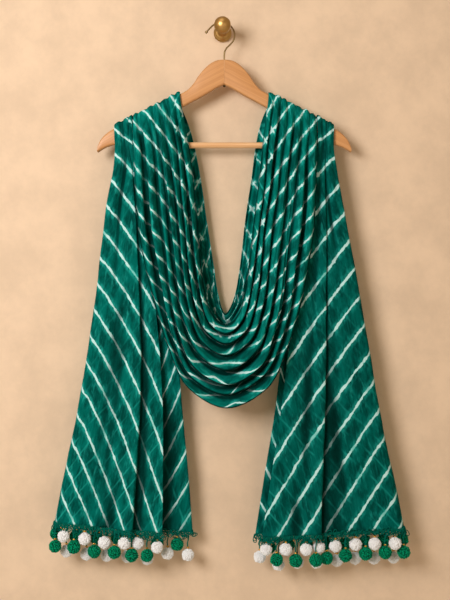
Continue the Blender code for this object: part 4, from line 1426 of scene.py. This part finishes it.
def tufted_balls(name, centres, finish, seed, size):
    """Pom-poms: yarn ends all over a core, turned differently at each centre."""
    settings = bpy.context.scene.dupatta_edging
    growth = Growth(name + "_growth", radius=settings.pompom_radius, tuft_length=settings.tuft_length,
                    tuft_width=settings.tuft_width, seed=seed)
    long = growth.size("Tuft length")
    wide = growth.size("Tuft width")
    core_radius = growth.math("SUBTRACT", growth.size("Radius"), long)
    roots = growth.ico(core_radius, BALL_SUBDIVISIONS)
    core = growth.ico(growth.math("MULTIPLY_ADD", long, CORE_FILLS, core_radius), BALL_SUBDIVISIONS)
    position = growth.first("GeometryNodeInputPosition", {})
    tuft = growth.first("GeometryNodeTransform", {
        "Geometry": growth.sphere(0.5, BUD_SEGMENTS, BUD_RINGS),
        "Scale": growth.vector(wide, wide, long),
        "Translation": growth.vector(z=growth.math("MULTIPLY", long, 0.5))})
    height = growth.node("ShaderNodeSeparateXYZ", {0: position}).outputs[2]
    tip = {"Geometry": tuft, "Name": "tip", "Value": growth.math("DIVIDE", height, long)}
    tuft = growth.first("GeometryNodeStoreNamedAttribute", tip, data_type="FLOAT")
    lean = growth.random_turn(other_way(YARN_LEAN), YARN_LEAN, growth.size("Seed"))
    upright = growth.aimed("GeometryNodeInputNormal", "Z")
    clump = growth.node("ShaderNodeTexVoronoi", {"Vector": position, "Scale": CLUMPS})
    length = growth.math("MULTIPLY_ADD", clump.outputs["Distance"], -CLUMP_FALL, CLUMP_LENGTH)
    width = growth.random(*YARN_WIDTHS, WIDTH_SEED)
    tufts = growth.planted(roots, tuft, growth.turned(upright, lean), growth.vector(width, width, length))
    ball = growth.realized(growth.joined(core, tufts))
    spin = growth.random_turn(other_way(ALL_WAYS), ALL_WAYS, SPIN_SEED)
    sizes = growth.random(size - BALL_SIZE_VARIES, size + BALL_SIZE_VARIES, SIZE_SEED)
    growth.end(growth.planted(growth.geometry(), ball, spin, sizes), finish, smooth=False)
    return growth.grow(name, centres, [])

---

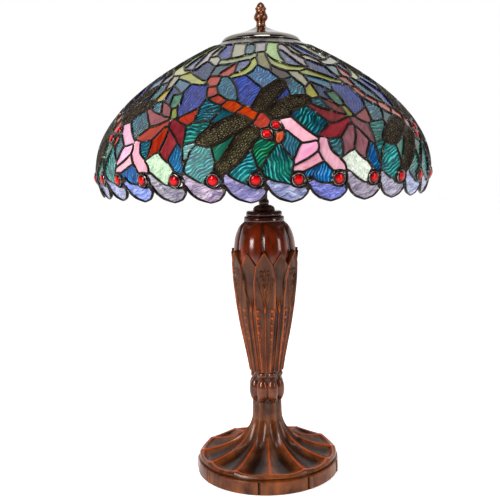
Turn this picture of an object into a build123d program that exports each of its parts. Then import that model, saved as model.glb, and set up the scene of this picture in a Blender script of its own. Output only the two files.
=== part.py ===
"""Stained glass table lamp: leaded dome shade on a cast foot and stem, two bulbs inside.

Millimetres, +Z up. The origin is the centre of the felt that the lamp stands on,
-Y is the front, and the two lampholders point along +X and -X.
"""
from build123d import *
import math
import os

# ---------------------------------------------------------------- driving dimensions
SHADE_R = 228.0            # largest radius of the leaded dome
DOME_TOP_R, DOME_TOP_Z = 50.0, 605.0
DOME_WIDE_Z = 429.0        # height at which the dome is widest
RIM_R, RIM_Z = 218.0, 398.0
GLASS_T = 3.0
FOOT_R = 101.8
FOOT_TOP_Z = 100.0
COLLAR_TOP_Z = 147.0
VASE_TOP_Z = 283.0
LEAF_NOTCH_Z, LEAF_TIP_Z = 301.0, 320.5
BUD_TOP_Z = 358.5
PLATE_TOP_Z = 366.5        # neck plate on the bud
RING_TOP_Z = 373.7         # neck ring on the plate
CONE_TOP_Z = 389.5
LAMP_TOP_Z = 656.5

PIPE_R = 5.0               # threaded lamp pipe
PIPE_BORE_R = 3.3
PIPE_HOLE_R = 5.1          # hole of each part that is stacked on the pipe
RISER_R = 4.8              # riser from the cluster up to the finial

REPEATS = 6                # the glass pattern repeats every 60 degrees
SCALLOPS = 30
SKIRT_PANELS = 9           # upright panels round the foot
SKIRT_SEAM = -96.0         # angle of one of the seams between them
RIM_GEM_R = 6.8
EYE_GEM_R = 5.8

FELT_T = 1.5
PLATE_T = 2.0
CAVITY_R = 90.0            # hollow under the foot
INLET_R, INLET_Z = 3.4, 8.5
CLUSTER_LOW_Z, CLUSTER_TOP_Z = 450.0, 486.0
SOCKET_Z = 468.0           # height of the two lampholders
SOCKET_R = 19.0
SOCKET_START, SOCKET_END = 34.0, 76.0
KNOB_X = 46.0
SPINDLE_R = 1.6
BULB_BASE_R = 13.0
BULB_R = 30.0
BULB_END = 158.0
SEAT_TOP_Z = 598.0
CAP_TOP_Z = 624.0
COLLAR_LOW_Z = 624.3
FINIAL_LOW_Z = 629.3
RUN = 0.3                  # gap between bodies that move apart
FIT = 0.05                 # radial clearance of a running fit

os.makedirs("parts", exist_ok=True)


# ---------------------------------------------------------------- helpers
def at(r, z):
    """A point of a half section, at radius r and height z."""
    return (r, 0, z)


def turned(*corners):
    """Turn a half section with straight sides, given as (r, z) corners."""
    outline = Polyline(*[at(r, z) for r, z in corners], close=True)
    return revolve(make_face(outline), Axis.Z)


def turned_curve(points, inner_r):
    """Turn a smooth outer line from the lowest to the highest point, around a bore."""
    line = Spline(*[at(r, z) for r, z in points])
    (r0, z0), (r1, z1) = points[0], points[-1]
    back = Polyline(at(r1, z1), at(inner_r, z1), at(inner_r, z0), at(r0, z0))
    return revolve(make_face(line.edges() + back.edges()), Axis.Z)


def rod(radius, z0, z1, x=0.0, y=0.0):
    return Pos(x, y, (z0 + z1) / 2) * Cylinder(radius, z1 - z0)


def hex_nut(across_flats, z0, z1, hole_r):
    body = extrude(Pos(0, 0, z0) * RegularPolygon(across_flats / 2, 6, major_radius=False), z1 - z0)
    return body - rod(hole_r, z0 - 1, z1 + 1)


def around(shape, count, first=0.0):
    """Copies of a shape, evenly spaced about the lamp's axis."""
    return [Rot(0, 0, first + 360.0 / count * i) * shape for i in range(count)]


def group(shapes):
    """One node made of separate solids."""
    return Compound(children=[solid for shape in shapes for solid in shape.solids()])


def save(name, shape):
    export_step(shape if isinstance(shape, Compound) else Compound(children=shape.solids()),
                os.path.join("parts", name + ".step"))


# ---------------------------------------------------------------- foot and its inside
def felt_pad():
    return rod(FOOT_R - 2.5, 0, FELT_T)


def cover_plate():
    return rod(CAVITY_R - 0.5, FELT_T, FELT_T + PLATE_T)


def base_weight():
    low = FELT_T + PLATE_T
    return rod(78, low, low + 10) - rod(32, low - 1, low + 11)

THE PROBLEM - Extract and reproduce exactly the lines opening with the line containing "Turn this picture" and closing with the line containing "RISER_R = 4.8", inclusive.

TASK RESPONSE -
Turn this picture of an object into a build123d program that exports each of its parts. Then import that model, saved as model.glb, and set up the scene of this picture in a Blender script of its own. Output only the two files.
=== part.py ===
"""Stained glass table lamp: leaded dome shade on a cast foot and stem, two bulbs inside.

Millimetres, +Z up. The origin is the centre of the felt that the lamp stands on,
-Y is the front, and the two lampholders point along +X and -X.
"""
from build123d import *
import math
import os

# ---------------------------------------------------------------- driving dimensions
SHADE_R = 228.0            # largest radius of the leaded dome
DOME_TOP_R, DOME_TOP_Z = 50.0, 605.0
DOME_WIDE_Z = 429.0        # height at which the dome is widest
RIM_R, RIM_Z = 218.0, 398.0
GLASS_T = 3.0
FOOT_R = 101.8
FOOT_TOP_Z = 100.0
COLLAR_TOP_Z = 147.0
VASE_TOP_Z = 283.0
LEAF_NOTCH_Z, LEAF_TIP_Z = 301.0, 320.5
BUD_TOP_Z = 358.5
PLATE_TOP_Z = 366.5        # neck plate on the bud
RING_TOP_Z = 373.7         # neck ring on the plate
CONE_TOP_Z = 389.5
LAMP_TOP_Z = 656.5

PIPE_R = 5.0               # threaded lamp pipe
PIPE_BORE_R = 3.3
PIPE_HOLE_R = 5.1          # hole of each part that is stacked on the pipe
RISER_R = 4.8              # riser from the cluster up to the finial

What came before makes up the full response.